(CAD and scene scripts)

——

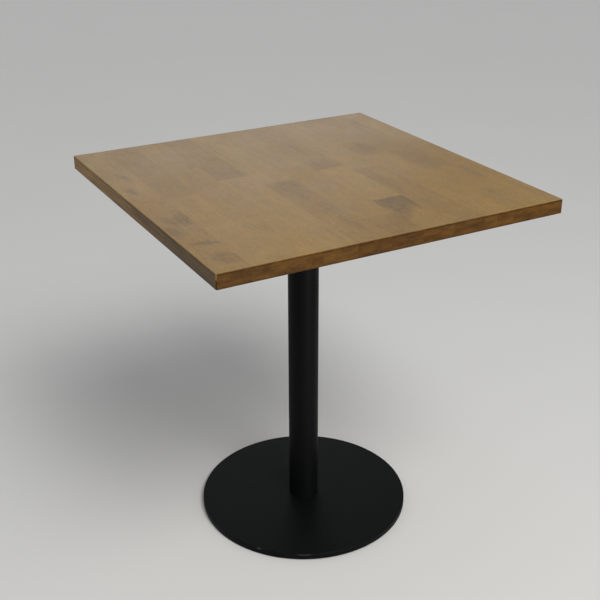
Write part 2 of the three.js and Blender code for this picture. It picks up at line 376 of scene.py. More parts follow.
class Shader:
    """One material and the nodes that feed its Principled shader. Coordinates are in millimetres."""

    def __init__(self, name):
        self.material = bpy.data.materials.new(name)
        self.material.use_nodes = True
        self.tree = self.material.node_tree
        self.tree.nodes.clear()
        output = self.tree.nodes.new("ShaderNodeOutputMaterial")
        self.surface = self.tree.nodes.new("ShaderNodeBsdfPrincipled")
        self.tree.links.new(self.surface.outputs["BSDF"], output.inputs["Surface"])
        coordinates = self.tree.nodes.new("ShaderNodeTexCoord").outputs["Object"]
        self.place = self.vector("SCALE", coordinates, scale=1 / MM)

    def feed(self, socket, value):
        if isinstance(value, bpy.types.NodeSocket):
            self.tree.links.new(value, socket)
        elif value is not None:
            socket.default_value = value

    def set(self, **values):
        """Feeds the Principled shader's inputs, named with underscores."""
        for name, value in values.items():
            self.feed(self.surface.inputs[name.replace("_", " ")], value)

    def math(self, operation, a, b=None, c=None):
        node = self.tree.nodes.new("ShaderNodeMath")
        node.operation = operation
        for socket, value in zip(node.inputs, (a, b, c)):
            self.feed(socket, value)
        return node.outputs[0]

    def add(self, *terms):
        total = terms[0]
        for term in terms[1:]:
            total = self.math("ADD", total, term)
        return total

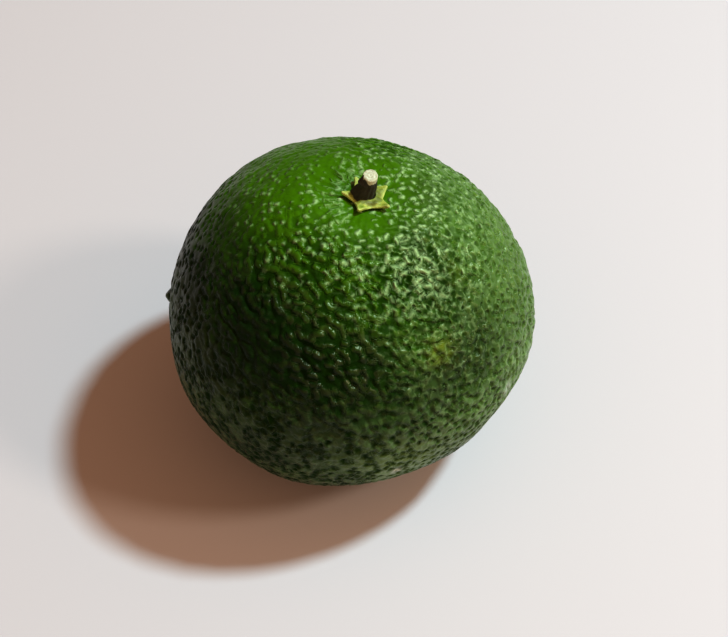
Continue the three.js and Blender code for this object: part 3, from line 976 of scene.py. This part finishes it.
def stalk_radius(azimuth, rise, around):
    """The stalk's radius before its cut end closes it, with its foot, flare, knob and bark."""
    radius = STALK_RADIUS + FOOT_WIDTH * np.exp((STALK_BASE - rise) / FOOT_HEIGHT)
    radius += SWELLING * bell(rise - SWELLING_RISE, SWELLING_SPREAD)
    knob = bell(rise - KNOB_RISE, KNOB_HEIGHT) * bell(np.sin((azimuth - KNOB_AZIMUTH) / 2), KNOB_SPREAD)
    flare = bell(np.sin((azimuth - FLARE_AZIMUTH) / 2), FLARE_SPREAD)
    flare *= 1 - smooth_step(*FLARE_GOES, rise)
    bark = random_field(around, BARK_SIZE, seed=71) * (1 - smooth_step(*BARK_GOES, rise))
    radius += KNOB_SIZE * knob + FLARE_SIZE * flare + BARK_DEPTH * bark
    return radius - CUT_INSET * smooth_step(STALK_HEIGHT - CUT_BEVEL, STALK_HEIGHT, rise) ** 2


def add_stalk():
    """A stub that flares onto the calyx, with a knob of bark beside its pale collar and a slanting cut."""
    side = np.linspace(STALK_BASE, STALK_HEIGHT, STALK_STEPS)
    inwards = np.linspace(1, 0, STALK_CUT_STEPS + 1)[1:]
    rise = np.concatenate([[STALK_BASE], side, np.full(len(inwards), STALK_HEIGHT)])
    inset = np.concatenate([[0], np.ones(len(side)), inwards])
    loops = len(rise)
    on_cut = np.repeat(np.arange(loops) > len(side), STALK_SECTORS)
    rise, inset = np.repeat(rise, STALK_SECTORS), np.repeat(inset, STALK_SECTORS)
    azimuth = np.tile(np.arange(STALK_SECTORS) * TURN / STALK_SECTORS, loops)

    around = [np.cos(azimuth) * BARK_ROUND, np.sin(azimuth) * BARK_ROUND, rise * BARK_ALONG]
    around = np.stack(around, axis=1)
    radius = stalk_radius(azimuth, rise, around) * inset
    x = radius * np.cos(azimuth) - FOOT_SHIFT * (1 - smooth_step(*FOOT_GOES, rise))
    y = radius * np.sin(azimuth)
    grain = random_field(np.stack([x, y, 0 * x], axis=1), CUT_GRAIN_SIZE, seed=72)
    slant = math.tan(STALK_SLANT) * smooth_step(STALK_SLANT_FROM, STALK_HEIGHT, rise)
    z = HOLLOW_FLOOR + rise + y * slant + CUT_GRAIN_HEIGHT * on_cut * grain

    edge = rise + COLLAR_RAGGEDNESS * random_field(around, COLLAR_SIZE, seed=73)
    edge += COLLAR_TILT * np.cos(azimuth - COLLAR_AZIMUTH)
    marks = {
        "collar": smooth_step(*COLLAR_EDGE, edge),
        "ring": (0.5 + 0.5 * np.cos(radius * RING_WAVE)) * on_cut,
        "cut": on_cut.astype(float),
    }
    faces = loops_to_faces(loops, STALK_SECTORS, False)
    add_piece("stalk", np.stack([x, y, z], axis=1), faces, marks, stalk_material())


add_rind()
add_calyx()
add_stalk()

# ---- Stage, light and camera -------------------------------------------------------------------------

FLOOR_SIZE = 6.0
FLOOR_GREY = (0.45, 0.45, 0.45, 1)
FLOOR_ROUGHNESS, FLOOR_SPECULAR = 0.7, 0.2
KEY_TOWARDS = Vector((0.51, 0.1, 0.855))
KEY_DISTANCE = 1.2
KEY_SIZE = 0.134
KEY_POWER = 22.6
KEY_COLOUR = (0.66, 0.875, 0.98)
FILL_TOWARDS = Vector((0.72, -0.24, 0.65))
FILL_DISTANCE = 0.6
FILL_SIZE = 0.1
FILL_POWER = 1.5
FILL_COLOUR = (1, 0.81, 0.69)
ZENITH, HORIZON = (0.68, 0.36, 0.22), (1.05, 0.72, 0.54)
HORIZON_TOP, ZENITH_FROM = 0.2, 0.4
BRIGHT_SIDE = (0.3, -0.7, 0)
CONTRAST = 1.3

CAMERA_AIM = CENTRE + Vector((2.45, 0, -2.24)) * MM
CAMERA_ELEVATION = math.radians(48.4)
CAMERA_DISTANCE = 0.2202
CAMERA_LENS, SENSOR_WIDTH = 65, 36
CAMERA_NEAREST = 0.01


def add_floor():
    mesh = bpy.data.meshes.new("floor")
    half = FLOOR_SIZE / 2
    corners = [(-half, -half, 0), (half, -half, 0), (half, half, 0), (-half, half, 0)]
    mesh.from_pydata(corners, [], [(0, 1, 2, 3)])
    material, _, shader = new_material("floor")
    shader.inputs["Base Color"].default_value = FLOOR_GREY
    shader.inputs["Roughness"].default_value = FLOOR_ROUGHNESS
    shader.inputs["Specular IOR Level"].default_value = FLOOR_SPECULAR
    mesh.materials.append(material)
    floor = bpy.data.objects.new("floor", mesh)
    bpy.context.scene.collection.objects.link(floor)


def aim(thing, towards):
    """Turns a light or camera to look along a direction."""
    thing.rotation_euler = towards.to_track_quat("-Z", "Y").to_euler()


def add_light(name, towards, distance, size, power, colour):
    """A round soft light that faces the fruit from a direction."""
    light = bpy.data.lights.new(name, "AREA")
    light.shape = "DISK"
    light.size = size
    light.energy = power
    light.color = colour
    lamp = bpy.data.objects.new(name, light)
    lamp.location = CENTRE + towards.normalized() * distance
    aim(lamp, -towards)
    bpy.context.scene.collection.objects.link(lamp)


def add_surroundings():
    """Warm light, brightest low down and on the bright side."""
    world = bpy.data.worlds.new("surroundings")
    world.use_nodes = True
    bpy.context.scene.world = world
    tree = world.node_tree
    place = add_node(tree, "TexCoord", {}).outputs["Generated"]
    up = add_node(tree, "SeparateXYZ", {"Vector": place}).outputs["Z"]
    colour = mix(tree, remap(tree, up, HORIZON_TOP, ZENITH_FROM, 0, 1), HORIZON, ZENITH)
    tree.links.new(colour, tree.nodes["Background"].inputs["Color"])
    ahead = vector_node(tree, "DOT_PRODUCT", {0: place, 1: BRIGHT_SIDE}, "Value")
    tree.links.new(remap(tree, ahead, -1, 1, 0, 2), tree.nodes["Background"].inputs["Strength"])


def add_camera():
    camera = bpy.data.objects.new("camera", bpy.data.cameras.new("camera"))
    camera.data.lens = CAMERA_LENS
    camera.data.sensor_width = SENSOR_WIDTH
    camera.data.clip_start = CAMERA_NEAREST
    back = Vector((0, -math.cos(CAMERA_ELEVATION), math.sin(CAMERA_ELEVATION)))
    camera.location = CAMERA_AIM + back * CAMERA_DISTANCE
    aim(camera, -back)
    bpy.context.scene.collection.objects.link(camera)
    bpy.context.scene.camera = camera


add_floor()
add_light("key", KEY_TOWARDS, KEY_DISTANCE, KEY_SIZE, KEY_POWER, KEY_COLOUR)
add_light("fill", FILL_TOWARDS, FILL_DISTANCE, FILL_SIZE, FILL_POWER, FILL_COLOUR)
add_surroundings()
add_camera()
bpy.context.scene.view_settings.view_transform = "Standard"
bpy.context.scene.view_settings.gamma = 1 / CONTRAST

bpy.context.view_layer.update()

——

Up to and including the line with "return total", repeat the entries exactly, beginning at their first line.

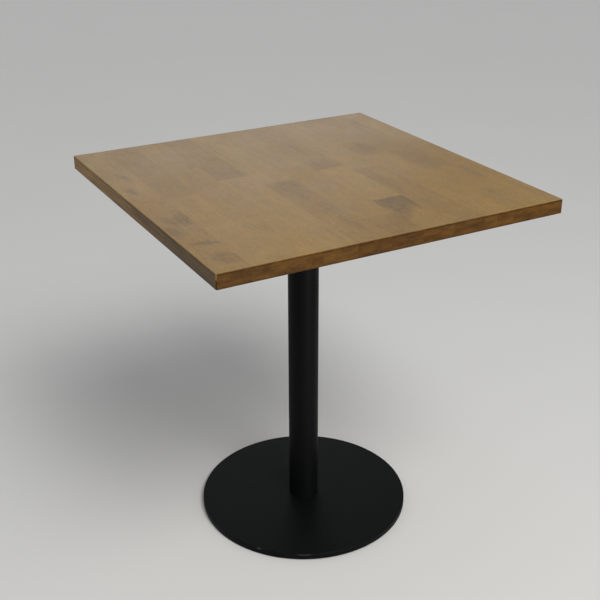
Write part 2 of the three.js and Blender code for this picture. It picks up at line 376 of scene.py. More parts follow.
class Shader:
    """One material and the nodes that feed its Principled shader. Coordinates are in millimetres."""

    def __init__(self, name):
        self.material = bpy.data.materials.new(name)
        self.material.use_nodes = True
        self.tree = self.material.node_tree
        self.tree.nodes.clear()
        output = self.tree.nodes.new("ShaderNodeOutputMaterial")
        self.surface = self.tree.nodes.new("ShaderNodeBsdfPrincipled")
        self.tree.links.new(self.surface.outputs["BSDF"], output.inputs["Surface"])
        coordinates = self.tree.nodes.new("ShaderNodeTexCoord").outputs["Object"]
        self.place = self.vector("SCALE", coordinates, scale=1 / MM)

    def feed(self, socket, value):
        if isinstance(value, bpy.types.NodeSocket):
            self.tree.links.new(value, socket)
        elif value is not None:
            socket.default_value = value

    def set(self, **values):
        """Feeds the Principled shader's inputs, named with underscores."""
        for name, value in values.items():
            self.feed(self.surface.inputs[name.replace("_", " ")], value)

    def math(self, operation, a, b=None, c=None):
        node = self.tree.nodes.new("ShaderNodeMath")
        node.operation = operation
        for socket, value in zip(node.inputs, (a, b, c)):
            self.feed(socket, value)
        return node.outputs[0]

    def add(self, *terms):
        total = terms[0]
        for term in terms[1:]:
            total = self.math("ADD", total, term)
        return total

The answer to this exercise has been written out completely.